The Roman Catholic Diocese of Río Gallegos is located in the city of Río Gallegos, the capital of the Patagonia province of Santa Cruz, Argentina.


The Roman Catholic Diocese of Rio Gallegos, Argentina, according to the Vatican Information Service (VIS), has an area of 265,614 square miles, a total population of 300,000, a Catholic population of 210,000, 55 priests, 9 permanent deacons, and 94 religious.
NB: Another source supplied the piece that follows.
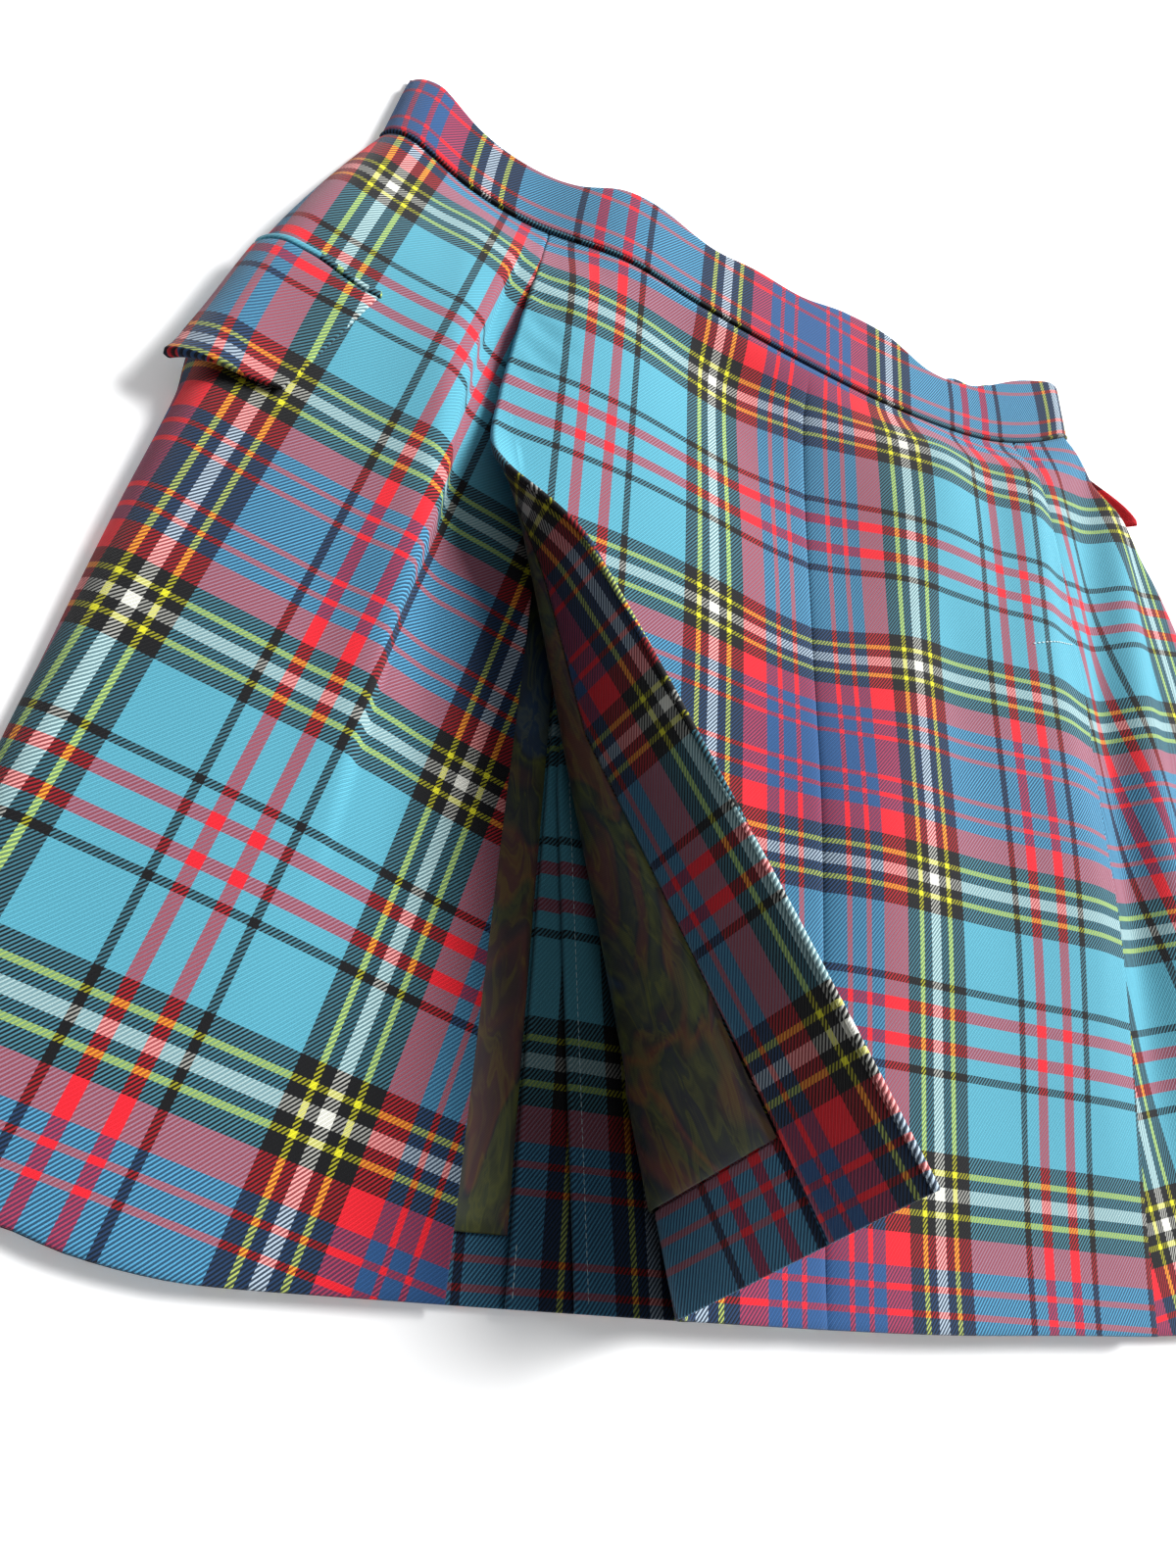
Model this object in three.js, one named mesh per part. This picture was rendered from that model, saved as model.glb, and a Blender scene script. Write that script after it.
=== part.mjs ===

It was erected in 1961, and was formed from the Roman Catholic Diocese of Comodoro Rivadavia, Argentina. It is a suffragan see of the Roman Catholic Archdiocese of Bahia Blanca, Argentina. His Excellency, the Most Reverend Bishop Emeritus Juan Carlos Romanin, S.D.B., is the immediate past Bishop of the Roman Catholic Diocese of Rio Gallegos, having served from 2005 until 2012. On Saturday, February 19, 2011, the Vatican Information Service stated that Pope Benedict XVI had named the Right Reverend Monsignor Miguel Angel D'Annibale, until then the Vicar General of the Roman Catholic Diocese of San Isidro, as an Auxiliary Bishop-elect (assistant bishop) of the Roman Catholic Diocese of Rio Gallegos to Bishop Romanin, with the title of Titular Bishop of Nasai (in Numidia). The Auxiliary Bishop-elect was born in Buenos Aires, Argentina, in 1959, and was ordained a priest in 1985. On Wednesday, April 18, 2012, Pope benedict accepted Bishop Romanin's resignation from the pastoral government of the Diocese, in accord with Canon 401 § 2 of the Code of Canon Law for the Western Churches. No immediate successor was named.[1]